La tendance favorable aux titres conservateurs se maintiendra au cours des prochaines années , pour plusieurs raisons, estiment d’ailleurs les gestionnaires. Au premier chef, le vieillissement de la population, puisqu’à mesure qu’ils prennent de l’âge, les investisseurs privilégient des stratégies de placement censées protéger leurs capitaux contre les aléas des marchés boursiers. Les baby-boomers mènent d’ailleurs le bal à ce chapitre, puisque la première vague approche de la retraite, affirment les gestionnaires.

« À en juger par l’orientation des investissements dans les fonds, on peut supposer que les baby-boomers sont les chefs de file de ce phénomène. On n’a qu’à observer les flux monétaires qui migrent davantage vers des fonds conservateurs plutôt que vers des fonds de croissance », fait observer M. Higgins, de RBC.

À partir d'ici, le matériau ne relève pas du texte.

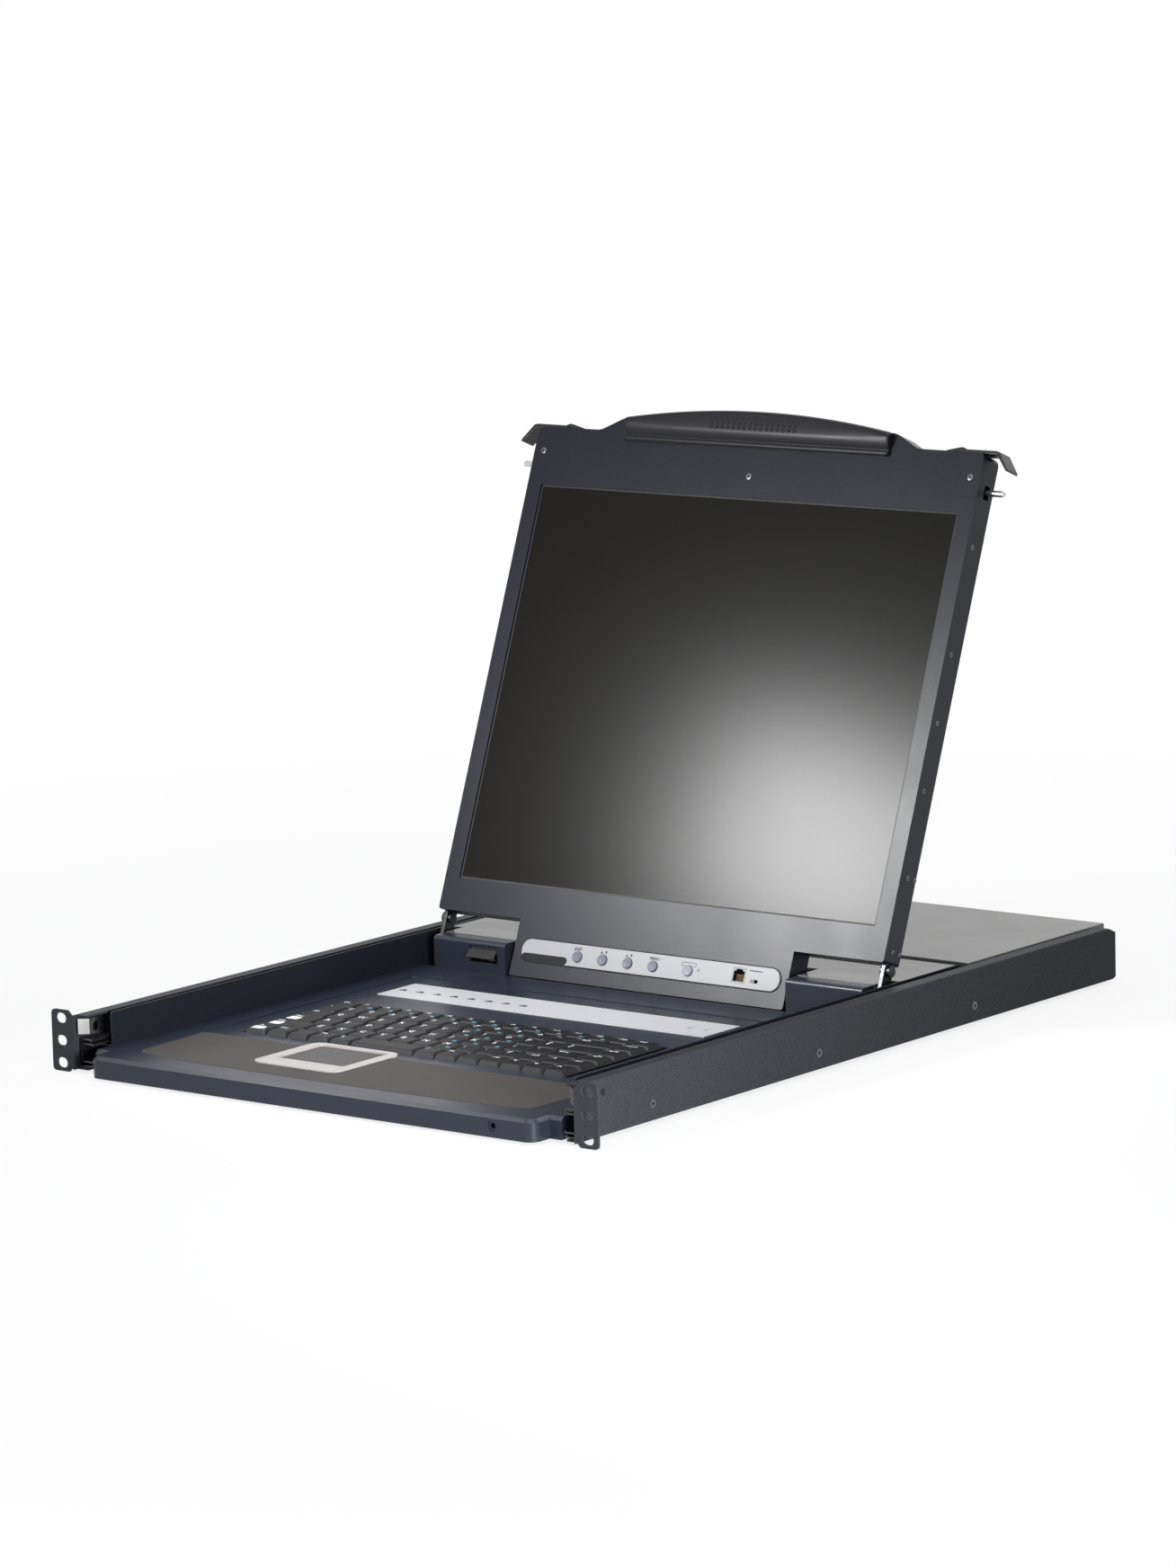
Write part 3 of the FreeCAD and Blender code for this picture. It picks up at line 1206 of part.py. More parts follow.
def key_cap(cell):
    """Key cap with sloping sides and its guide stems."""
    x, y, units = cell
    cap_x = grown(x, -KEY_GAP / 2)
    cap_y = grown(y, -KEY_GAP / 2)
    cap = frustum(cap_x, cap_y, (KEY_BOTTOM, KEY_TOP), KEY_INSET_SIDE, KEY_INSET_END)
    stem_z = (GUIDE_TOP - KEY_TRAVEL, KEY_BOTTOM)
    stems = [block(around(px, KEY_STEM), around(py, KEY_STEM), stem_z) for px, py in stem_places(cell)]
    return fuse([cap] + stems)


def keycaps():
    """Every key but the space bar."""
    return group([key_cap(cell) for cell in key_cells() if cell[2] != SPACE_BAR])


def space_bar():
    """The wide key, on two stems."""
    return group([key_cap(cell) for cell in key_cells() if cell[2] == SPACE_BAR])


def keyboard_base():
    """Guide plate under the keys, slotted along each row, with a rim that hangs it from the deck."""
    x, y = key_opening()
    low = GUIDE_TOP - KEY_GUIDE
    outer = block(grown(x, BASE_RIM), grown(y, BASE_RIM), (low, DECK_UNDER))
    tools = [block(grown(x, BASE_PLAY), grown(y, BASE_PLAY), (GUIDE_TOP, DECK_UNDER + CUT))]
    rows = sorted({sum(cell[1]) / 2 for cell in key_cells()})
    for middle in rows:
        slot_y = around(middle, KEY_STEM + 2 * KEY_STEM_PLAY)
        tools.append(block((KEY_LEFT + CUT, KEY_RIGHT - CUT), slot_y, (low - CUT, GUIDE_TOP + CUT)))
    return outer.cut(tools)


def status_strip():
    """Pale strip behind the keys."""
    floor = DECK_TOP - RECESS_DEPTH
    points = rectangle((STRIP_LEFT, STRIP_RIGHT), (STRIP_FRONT, STRIP_REAR))
    return prism("z", points, (floor, floor + STRIP_SHEET))


def light_places():
    """X of the two lights."""
    return (LIGHT_X, LIGHT_X + LIGHT_PITCH)


def status_lights():
    """Two small round lights on the strip."""
    seat = DECK_TOP - RECESS_DEPTH + STRIP_SHEET
    z = (seat, seat + LIGHT_HEIGHT)
    return group([small_round("z", z, (x, LIGHT_Y), LIGHT_RADIUS) for x in light_places()])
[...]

Nous assistons aussi à un phénomène de plus en plus croissant, soit la réalisation des avoirs, explique Neil MacDonald, d’AGF. Les investisseurs liquident leurs avoirs pour disposer d’argent frais à investir dans des titres conservateurs.

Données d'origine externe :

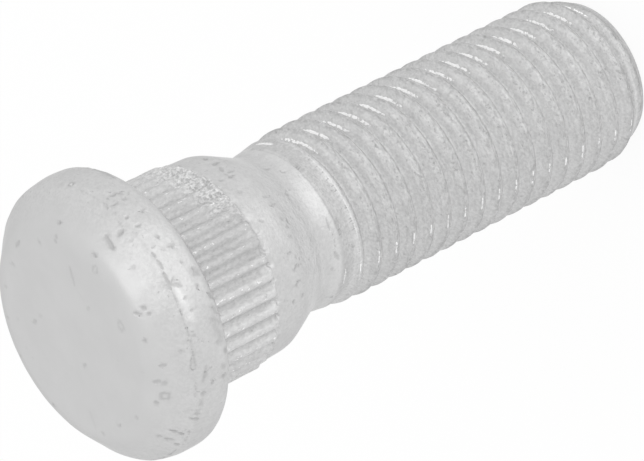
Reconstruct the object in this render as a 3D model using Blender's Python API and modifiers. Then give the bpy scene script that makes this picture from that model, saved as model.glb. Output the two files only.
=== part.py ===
"""Press-in wheel stud: a round-headed, serrated bolt with a rolled metric thread.

One steel forging, standing on its threaded end with the head up. The origin is the centre of
the end face, +Z runs up the stud's axis, and lengths are in metres.
"""

import math

import bmesh
import bpy
from mathutils import Matrix

MM = 0.001

# Whole stud
STUD_LENGTH = 44.75 * MM

# Head, cold-forged, with a coined shoulder above a rounded rim
HEAD_DIAMETER = 18.9 * MM
HEAD_HEIGHT = 4.75 * MM
FACE_DIAMETER = 14.2 * MM
FACE_EDGE_RADIUS = 0.85 * MM
SHOULDER_HEIGHT = 2.1 * MM
CREASE_INSET = 0.17 * MM
CREASE_RADIUS = 0.7 * MM
RIM_CROWN_HEIGHT = 1.15 * MM
RIM_CROWN_RADIUS = 3.0 * MM
RIM_BACK_RADIUS = 0.8 * MM
HEAD_ROOT_RADIUS = 0.25 * MM

# Serrated band that is pressed into the hub
SERRATION_DIAMETER = 14.06 * MM
SERRATION_COUNT = 38
SERRATION_DEPTH = 0.35 * MM
SERRATION_LENGTH = 5.9 * MM
SERRATION_LEAD = 0.15 * MM
SERRATION_CREST = 0.49 * MM
SERRATION_FLOOR = 0.19 * MM
# Place of the first crest, as a share of a tooth on from +X
SERRATION_PHASE = 0.5

# Plain collar and waist between the serrations and the thread
COLLAR_STEP = 0.2 * MM
COLLAR_DRAFT = 0.1 * MM
COLLAR_LENGTH = 2.2 * MM
COLLAR_RADIUS = 2.2 * MM
WAIST_LENGTH = 2.9 * MM
WAIST_DEPTH = 0.17 * MM
WAIST_RADIUS = 1.2 * MM
FLARE_LENGTH = 1.15 * MM

# Rolled M12 x 1.5 thread, right hand. Its form follows its pitch, as the metric thread's does,
# and its crest rises above the blank that it was rolled on.
THREAD_DIAMETER = 11.76 * MM
THREAD_PITCH = 1.5 * MM
THREAD_DEPTH = 0.56 * THREAD_PITCH
THREAD_CREST = 0.207 * THREAD_PITCH
THREAD_RISE = 0.45 * THREAD_DEPTH
THREAD_FLANK_ANGLE = math.radians(30)
THREAD_PHASE = 0.96 * MM
RUN_OUT_LENGTH = 2.5 * MM

# Threaded end
END_TAPER_LENGTH = 2.1 * MM
END_TAPER_DEPTH = 0.98 * MM
END_SHOULDER_RADIUS = 2.7 * MM
END_FACE_RADIUS = 0.55 * MM

# How far hidden surfaces reach past the ones that they must cross
OVERLAP = 0.1 * MM
# How far the thread stays inside the blank where it starts, so that the two never share a face
INSET = 0.02 * MM
# Points this close are one point
WELD = 0.001 * MM

# Two columns of faces to each serration, so that the grooves sit on whole columns
COLUMNS = 2 * SERRATION_COUNT
THREAD_STEPS = 32
ARC_STEP = math.radians(30)

STEEL_COLOUR = (0.56, 0.56, 0.56, 1.0)
STEEL_ROUGHNESS = 0.42


def new_collection(name):
    """Makes a collection in the scene."""
    collection = bpy.data.collections.new(name)
    bpy.context.scene.collection.children.link(collection)
    return collection


def mesh_object(name, mesh, collection):
    """Makes an object of a mesh."""
    obj = bpy.data.objects.new(name, mesh)
    collection.objects.link(obj)
    return obj


def make_guide(obj):
    """Marks a cutter or another tool that isn't part of the stud."""
    obj.hide_render = True
    obj.display_type = "WIRE"


def evaluated_mesh(obj):
    """The mesh of an object with its modifiers applied, in the object's own frame."""
    bpy.context.view_layer.update()
    graph = bpy.context.evaluated_depsgraph_get()
    return bpy.data.meshes.new_from_object(obj.evaluated_get(graph), depsgraph=graph)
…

Ce phénomène augmente considérablement leurs liquidités disponibles pour réinvestir, dit-il. Ces dollars proviennent de plusieurs sources : la vente de la résidence, de leurs entreprises, d’un héritage ou encore de la cristallisation de leurs actions, explique M. MacDonald.

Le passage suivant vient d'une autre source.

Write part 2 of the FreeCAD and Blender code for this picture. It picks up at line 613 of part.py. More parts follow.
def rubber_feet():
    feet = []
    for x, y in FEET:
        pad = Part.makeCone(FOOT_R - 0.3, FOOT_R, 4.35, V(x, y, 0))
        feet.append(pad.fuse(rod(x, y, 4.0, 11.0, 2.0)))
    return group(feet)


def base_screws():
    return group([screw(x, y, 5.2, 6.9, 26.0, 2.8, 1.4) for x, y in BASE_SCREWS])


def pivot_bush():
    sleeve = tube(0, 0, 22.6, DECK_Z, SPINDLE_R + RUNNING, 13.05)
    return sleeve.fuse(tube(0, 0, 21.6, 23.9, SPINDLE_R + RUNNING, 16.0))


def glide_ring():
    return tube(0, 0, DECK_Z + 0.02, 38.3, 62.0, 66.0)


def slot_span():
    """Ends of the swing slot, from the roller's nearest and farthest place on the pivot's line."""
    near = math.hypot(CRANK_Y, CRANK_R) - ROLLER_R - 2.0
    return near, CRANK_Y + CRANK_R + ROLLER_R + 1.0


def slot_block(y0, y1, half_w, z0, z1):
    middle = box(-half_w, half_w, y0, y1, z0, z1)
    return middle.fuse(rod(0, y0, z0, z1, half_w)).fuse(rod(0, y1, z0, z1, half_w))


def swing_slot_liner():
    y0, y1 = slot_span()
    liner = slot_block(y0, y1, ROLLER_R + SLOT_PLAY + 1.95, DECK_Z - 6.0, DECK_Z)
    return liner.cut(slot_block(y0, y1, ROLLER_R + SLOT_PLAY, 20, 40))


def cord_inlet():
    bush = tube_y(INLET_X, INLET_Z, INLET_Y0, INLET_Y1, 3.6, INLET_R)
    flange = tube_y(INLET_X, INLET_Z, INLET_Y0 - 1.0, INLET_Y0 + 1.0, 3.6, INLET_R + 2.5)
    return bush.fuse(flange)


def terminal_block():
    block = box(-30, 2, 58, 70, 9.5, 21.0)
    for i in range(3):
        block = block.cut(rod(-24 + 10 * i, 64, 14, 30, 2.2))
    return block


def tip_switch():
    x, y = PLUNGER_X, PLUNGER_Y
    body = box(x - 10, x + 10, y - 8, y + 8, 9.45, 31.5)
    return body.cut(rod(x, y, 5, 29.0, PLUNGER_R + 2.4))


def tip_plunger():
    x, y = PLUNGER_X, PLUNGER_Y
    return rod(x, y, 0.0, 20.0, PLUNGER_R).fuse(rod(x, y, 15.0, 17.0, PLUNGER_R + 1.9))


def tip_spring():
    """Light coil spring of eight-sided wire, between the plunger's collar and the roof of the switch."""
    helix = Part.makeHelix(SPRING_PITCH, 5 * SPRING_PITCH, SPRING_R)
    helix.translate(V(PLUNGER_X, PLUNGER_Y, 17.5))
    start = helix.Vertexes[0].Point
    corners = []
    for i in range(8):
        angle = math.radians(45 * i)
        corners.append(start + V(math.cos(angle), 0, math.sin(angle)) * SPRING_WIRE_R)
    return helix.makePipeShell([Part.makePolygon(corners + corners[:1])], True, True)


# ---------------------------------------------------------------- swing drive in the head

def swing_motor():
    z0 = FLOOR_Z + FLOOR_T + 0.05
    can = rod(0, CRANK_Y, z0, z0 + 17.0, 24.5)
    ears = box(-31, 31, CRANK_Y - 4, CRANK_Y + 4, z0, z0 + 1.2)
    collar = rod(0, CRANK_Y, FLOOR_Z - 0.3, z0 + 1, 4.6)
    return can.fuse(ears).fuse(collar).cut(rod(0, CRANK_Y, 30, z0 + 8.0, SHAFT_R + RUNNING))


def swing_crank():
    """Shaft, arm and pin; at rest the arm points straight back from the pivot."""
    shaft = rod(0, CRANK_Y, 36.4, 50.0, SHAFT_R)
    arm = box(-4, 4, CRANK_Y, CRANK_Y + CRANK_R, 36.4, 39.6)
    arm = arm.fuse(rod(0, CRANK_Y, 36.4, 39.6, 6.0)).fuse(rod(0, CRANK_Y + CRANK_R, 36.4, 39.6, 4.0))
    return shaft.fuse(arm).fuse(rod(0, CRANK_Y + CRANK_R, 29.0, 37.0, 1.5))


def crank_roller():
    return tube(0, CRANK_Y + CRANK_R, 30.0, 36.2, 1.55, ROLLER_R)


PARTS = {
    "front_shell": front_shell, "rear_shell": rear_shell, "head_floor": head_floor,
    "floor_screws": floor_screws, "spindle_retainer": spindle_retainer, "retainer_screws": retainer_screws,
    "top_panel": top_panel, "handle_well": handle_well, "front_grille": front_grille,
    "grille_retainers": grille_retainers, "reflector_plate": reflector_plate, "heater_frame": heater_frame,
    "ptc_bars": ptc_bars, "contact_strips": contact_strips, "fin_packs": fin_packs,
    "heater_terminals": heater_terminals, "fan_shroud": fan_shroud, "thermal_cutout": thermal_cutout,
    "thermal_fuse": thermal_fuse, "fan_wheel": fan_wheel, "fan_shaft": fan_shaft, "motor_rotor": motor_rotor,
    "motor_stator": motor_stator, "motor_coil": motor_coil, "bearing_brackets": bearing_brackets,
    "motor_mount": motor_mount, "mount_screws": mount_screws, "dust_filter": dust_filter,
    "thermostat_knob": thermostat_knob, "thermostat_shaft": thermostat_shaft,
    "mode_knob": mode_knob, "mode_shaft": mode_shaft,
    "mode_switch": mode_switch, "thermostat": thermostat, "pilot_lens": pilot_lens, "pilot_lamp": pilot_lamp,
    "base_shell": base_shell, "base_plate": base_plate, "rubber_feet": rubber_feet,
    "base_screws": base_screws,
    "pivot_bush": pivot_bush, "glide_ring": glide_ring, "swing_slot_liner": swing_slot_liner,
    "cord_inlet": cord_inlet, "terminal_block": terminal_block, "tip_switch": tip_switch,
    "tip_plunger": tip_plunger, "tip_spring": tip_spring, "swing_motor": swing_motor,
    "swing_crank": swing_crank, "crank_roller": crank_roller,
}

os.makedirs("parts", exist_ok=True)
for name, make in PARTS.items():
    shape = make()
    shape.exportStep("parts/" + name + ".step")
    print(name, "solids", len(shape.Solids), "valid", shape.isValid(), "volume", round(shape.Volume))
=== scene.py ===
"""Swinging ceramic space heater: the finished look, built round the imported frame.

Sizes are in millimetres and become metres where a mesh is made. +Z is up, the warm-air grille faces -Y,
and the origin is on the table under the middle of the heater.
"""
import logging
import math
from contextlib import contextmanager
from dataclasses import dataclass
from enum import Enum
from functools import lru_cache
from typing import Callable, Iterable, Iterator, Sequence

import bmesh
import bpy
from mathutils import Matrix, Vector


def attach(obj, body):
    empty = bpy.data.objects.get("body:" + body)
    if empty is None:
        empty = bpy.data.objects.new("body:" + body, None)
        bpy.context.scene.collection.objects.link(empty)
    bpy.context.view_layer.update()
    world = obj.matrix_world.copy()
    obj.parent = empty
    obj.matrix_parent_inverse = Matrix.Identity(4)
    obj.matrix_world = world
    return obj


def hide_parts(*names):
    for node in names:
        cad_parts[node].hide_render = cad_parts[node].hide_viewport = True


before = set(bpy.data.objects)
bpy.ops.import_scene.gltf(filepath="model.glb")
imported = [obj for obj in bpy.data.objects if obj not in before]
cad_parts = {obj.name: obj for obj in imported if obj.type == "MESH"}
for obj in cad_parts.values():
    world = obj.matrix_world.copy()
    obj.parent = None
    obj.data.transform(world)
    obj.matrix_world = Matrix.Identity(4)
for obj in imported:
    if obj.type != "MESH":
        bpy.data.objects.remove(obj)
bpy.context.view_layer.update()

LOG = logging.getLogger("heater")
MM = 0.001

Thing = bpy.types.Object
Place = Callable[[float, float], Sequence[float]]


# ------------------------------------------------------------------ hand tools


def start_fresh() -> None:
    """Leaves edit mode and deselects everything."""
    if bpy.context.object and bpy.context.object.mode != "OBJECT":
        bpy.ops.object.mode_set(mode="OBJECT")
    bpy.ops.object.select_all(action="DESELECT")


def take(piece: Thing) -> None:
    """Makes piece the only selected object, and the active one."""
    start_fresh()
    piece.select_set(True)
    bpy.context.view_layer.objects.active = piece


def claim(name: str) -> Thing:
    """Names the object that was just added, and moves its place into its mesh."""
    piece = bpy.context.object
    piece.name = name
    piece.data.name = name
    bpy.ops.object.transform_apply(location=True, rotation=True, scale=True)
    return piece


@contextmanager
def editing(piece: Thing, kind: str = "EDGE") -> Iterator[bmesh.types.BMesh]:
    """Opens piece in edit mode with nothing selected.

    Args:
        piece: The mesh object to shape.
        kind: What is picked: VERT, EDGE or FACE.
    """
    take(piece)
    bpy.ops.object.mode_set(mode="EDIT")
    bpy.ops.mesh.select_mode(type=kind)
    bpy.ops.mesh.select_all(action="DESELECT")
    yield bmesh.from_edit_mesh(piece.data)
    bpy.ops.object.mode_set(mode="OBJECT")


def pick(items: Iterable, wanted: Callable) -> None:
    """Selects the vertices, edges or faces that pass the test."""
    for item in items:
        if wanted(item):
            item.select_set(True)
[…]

Ralph G. Daghfal, de TD, abonde dans le même sens. L’accumulation de fortune peut jouer un grand rôle. Une personne de 60 ans avec 1 M$ d’actif peut très bien vivre sa retraite avec un rendement de 6 %. La personne qui n’aura accumulé que 200 000$ sera plus dynamique sur le marchés, illustre-t-il.

Les baby-boomers font aussi sentir leur présence dans l’univers des placements des fonds de pension, ajoute M. Daghfal. « Les fonds de retraite investissent aussi de manière importante dans des fonds conservateurs. Et c’est compréhensible puisqu’il y a plusieurs participants qui sont des baby-boomers. Dans certains cas, ils misent sur les grandes capitalisations ainsi que sur les fiducies de revenu. De cette manière, les rendements escomptés, qui devraient être de 5 %, vont grimper autour de 7 à 8 %. »

« Les baby-boomers dans les fonds de retraite savent que d’ici cinq ou dix ans, ils devront débourser de l’argent pour leur retraite. Ils se penchent alors davantage pour des titres plus équilibrés qu’agressifs. Ce phénomène s’observe autant aux États-Unis qu’en Angleterre », dit-il.

Les gestionnaires préviennent toutefois que le fait de jouer de prudence, en privilégiant les fonds conservateurs, cache un risque. Les investisseurs peuvent voir filer des gains potentiels intéressants, disent-ils.

À cet effet, Ralph G. Daghfal suggère aux baby-boomers de faire preuve d’une plus grande audace en privilégiant des fonds équilibrés. « Leur espérance de vie est plus longue aujourd’hui. Ils peuvent se permettre d’être un peu plus agressifs afin de maximiser leurs gains», dit-il.

À l’inverse, les jeunes de 25 à 30 ans, qui envisagent de fonder une famille ou qui caressent l’idée d’acheter une maison, gagneront à être plus prudents avec leurs placements, ajoute Neil MacDonald.